Short exercise: Reproduce verbatim the lines up to and including the one with "at each depth.", starting from the first.

■ ■ ■ ■ ■ ■ ■

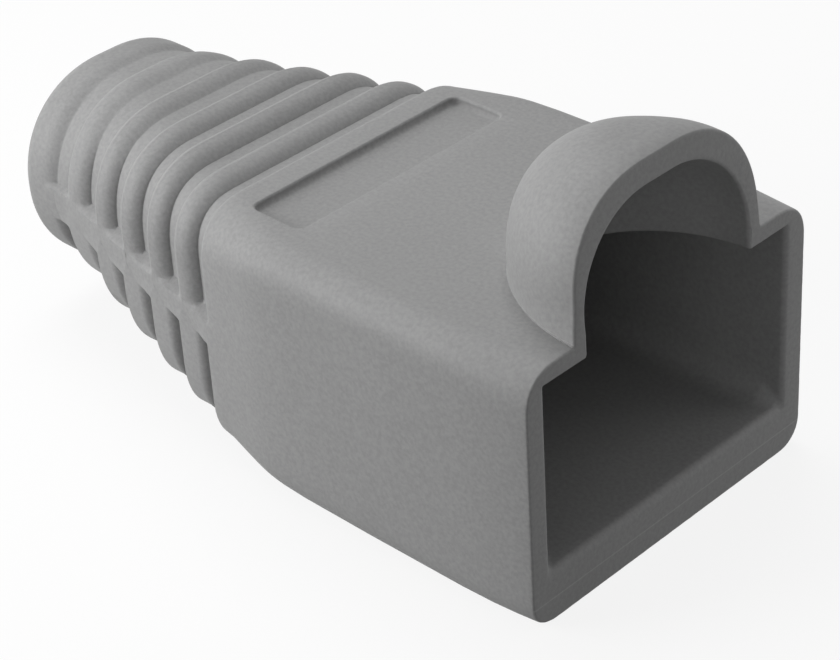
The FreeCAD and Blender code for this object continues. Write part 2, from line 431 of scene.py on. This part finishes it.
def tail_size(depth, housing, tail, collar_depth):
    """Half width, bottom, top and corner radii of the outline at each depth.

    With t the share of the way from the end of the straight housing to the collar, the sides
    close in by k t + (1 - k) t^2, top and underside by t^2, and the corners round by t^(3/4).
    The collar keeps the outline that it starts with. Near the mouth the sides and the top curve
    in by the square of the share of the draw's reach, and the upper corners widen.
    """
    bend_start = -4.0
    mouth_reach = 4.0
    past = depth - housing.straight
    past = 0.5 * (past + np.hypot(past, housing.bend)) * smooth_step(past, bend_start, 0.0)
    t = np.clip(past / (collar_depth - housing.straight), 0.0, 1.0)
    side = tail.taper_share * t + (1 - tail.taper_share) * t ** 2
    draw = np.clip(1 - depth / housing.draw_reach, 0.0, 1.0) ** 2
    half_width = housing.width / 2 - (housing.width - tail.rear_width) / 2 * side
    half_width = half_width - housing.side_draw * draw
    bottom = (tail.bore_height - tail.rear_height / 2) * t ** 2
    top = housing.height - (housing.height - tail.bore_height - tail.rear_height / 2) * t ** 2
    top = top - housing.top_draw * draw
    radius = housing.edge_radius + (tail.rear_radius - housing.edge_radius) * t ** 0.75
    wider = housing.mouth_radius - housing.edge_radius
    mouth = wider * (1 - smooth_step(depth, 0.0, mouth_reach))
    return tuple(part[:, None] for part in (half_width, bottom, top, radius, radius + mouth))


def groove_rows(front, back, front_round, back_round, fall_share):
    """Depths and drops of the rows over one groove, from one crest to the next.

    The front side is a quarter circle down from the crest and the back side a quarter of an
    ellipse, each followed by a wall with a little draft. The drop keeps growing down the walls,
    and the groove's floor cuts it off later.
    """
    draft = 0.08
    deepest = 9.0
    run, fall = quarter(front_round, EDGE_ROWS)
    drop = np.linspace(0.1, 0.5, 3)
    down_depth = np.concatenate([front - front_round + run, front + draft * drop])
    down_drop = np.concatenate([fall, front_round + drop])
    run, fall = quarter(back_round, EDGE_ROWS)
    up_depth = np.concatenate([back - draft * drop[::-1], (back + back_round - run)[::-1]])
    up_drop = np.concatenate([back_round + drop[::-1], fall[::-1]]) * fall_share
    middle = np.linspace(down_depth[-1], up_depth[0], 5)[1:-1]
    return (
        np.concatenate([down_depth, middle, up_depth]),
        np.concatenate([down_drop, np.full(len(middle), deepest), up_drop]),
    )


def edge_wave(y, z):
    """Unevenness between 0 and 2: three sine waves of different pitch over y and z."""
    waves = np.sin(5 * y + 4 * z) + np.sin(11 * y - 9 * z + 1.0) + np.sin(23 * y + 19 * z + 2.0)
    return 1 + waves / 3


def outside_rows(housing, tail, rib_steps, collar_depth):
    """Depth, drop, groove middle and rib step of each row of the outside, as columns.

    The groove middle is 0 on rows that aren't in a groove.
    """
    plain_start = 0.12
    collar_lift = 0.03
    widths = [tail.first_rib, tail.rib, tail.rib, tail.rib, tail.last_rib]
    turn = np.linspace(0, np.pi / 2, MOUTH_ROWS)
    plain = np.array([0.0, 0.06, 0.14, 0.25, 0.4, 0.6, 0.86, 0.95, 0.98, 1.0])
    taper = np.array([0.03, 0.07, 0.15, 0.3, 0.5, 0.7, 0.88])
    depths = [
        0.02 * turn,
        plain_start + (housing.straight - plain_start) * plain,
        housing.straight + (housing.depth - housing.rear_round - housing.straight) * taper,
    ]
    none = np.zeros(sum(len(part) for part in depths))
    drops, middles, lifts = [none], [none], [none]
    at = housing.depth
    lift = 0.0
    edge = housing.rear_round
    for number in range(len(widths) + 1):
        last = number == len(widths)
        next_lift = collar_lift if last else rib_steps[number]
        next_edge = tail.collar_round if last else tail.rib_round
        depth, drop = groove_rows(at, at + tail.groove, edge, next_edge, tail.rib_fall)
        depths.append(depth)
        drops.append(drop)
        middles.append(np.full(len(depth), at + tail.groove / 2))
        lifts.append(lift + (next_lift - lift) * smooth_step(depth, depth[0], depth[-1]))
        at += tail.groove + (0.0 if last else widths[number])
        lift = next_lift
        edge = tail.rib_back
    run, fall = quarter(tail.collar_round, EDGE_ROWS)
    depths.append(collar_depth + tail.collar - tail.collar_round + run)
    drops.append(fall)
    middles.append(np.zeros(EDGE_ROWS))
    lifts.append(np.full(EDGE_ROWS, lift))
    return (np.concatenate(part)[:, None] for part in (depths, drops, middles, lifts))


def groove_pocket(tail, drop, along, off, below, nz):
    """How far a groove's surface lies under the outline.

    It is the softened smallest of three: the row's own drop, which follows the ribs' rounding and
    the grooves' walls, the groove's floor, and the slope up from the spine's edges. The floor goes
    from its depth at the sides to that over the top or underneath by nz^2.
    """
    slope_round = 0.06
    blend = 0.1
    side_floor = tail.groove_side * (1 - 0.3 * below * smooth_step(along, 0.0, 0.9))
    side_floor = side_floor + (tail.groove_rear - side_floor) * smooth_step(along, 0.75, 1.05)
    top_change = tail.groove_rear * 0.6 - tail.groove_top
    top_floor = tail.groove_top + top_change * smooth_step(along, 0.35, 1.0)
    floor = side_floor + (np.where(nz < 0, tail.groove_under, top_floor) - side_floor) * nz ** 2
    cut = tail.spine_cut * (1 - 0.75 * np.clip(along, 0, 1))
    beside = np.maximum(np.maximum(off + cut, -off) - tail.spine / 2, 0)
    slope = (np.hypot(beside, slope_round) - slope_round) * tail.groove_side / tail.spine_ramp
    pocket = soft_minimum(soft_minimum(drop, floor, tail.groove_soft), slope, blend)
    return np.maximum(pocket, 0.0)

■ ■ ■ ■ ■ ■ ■

Task result:
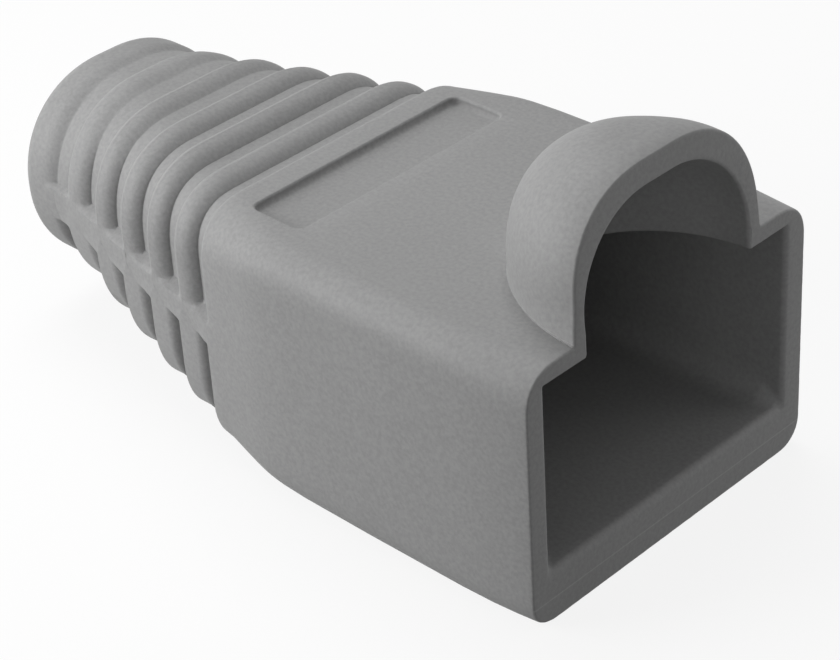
The FreeCAD and Blender code for this object continues. Write part 2, from line 431 of scene.py on. This part finishes it.
def tail_size(depth, housing, tail, collar_depth):
    """Half width, bottom, top and corner radii of the outline at each depth.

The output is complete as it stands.